┌─ Data to use

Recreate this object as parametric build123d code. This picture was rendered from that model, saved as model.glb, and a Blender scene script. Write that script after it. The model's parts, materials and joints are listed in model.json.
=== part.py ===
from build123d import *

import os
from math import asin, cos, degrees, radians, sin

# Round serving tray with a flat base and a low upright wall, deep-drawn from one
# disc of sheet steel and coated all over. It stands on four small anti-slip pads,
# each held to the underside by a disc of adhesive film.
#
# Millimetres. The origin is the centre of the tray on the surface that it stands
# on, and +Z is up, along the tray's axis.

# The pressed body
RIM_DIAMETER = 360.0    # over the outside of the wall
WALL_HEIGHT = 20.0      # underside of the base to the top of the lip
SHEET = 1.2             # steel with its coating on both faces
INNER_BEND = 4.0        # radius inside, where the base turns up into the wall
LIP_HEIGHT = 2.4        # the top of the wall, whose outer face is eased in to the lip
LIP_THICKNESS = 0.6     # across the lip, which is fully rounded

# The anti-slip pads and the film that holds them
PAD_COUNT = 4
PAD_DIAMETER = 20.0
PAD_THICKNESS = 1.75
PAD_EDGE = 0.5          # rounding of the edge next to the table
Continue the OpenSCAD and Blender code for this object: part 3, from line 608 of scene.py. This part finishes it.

└─

▶ [Do this]:
Repeat every line of the data, exactly and in full.

▶ [Solution]:
Recreate this object as parametric build123d code. This picture was rendered from that model, saved as model.glb, and a Blender scene script. Write that script after it. The model's parts, materials and joints are listed in model.json.
=== part.py ===
from build123d import *

import os
from math import asin, cos, degrees, radians, sin

# Round serving tray with a flat base and a low upright wall, deep-drawn from one
# disc of sheet steel and coated all over. It stands on four small anti-slip pads,
# each held to the underside by a disc of adhesive film.
#
# Millimetres. The origin is the centre of the tray on the surface that it stands
# on, and +Z is up, along the tray's axis.

# The pressed body
RIM_DIAMETER = 360.0    # over the outside of the wall
WALL_HEIGHT = 20.0      # underside of the base to the top of the lip
SHEET = 1.2             # steel with its coating on both faces
INNER_BEND = 4.0        # radius inside, where the base turns up into the wall
LIP_HEIGHT = 2.4        # the top of the wall, whose outer face is eased in to the lip
LIP_THICKNESS = 0.6     # across the lip, which is fully rounded

# The anti-slip pads and the film that holds them
PAD_COUNT = 4
PAD_DIAMETER = 20.0
PAD_THICKNESS = 1.75
PAD_EDGE = 0.5          # rounding of the edge next to the table
Continue the OpenSCAD and Blender code for this object: part 3, from line 608 of scene.py. This part finishes it.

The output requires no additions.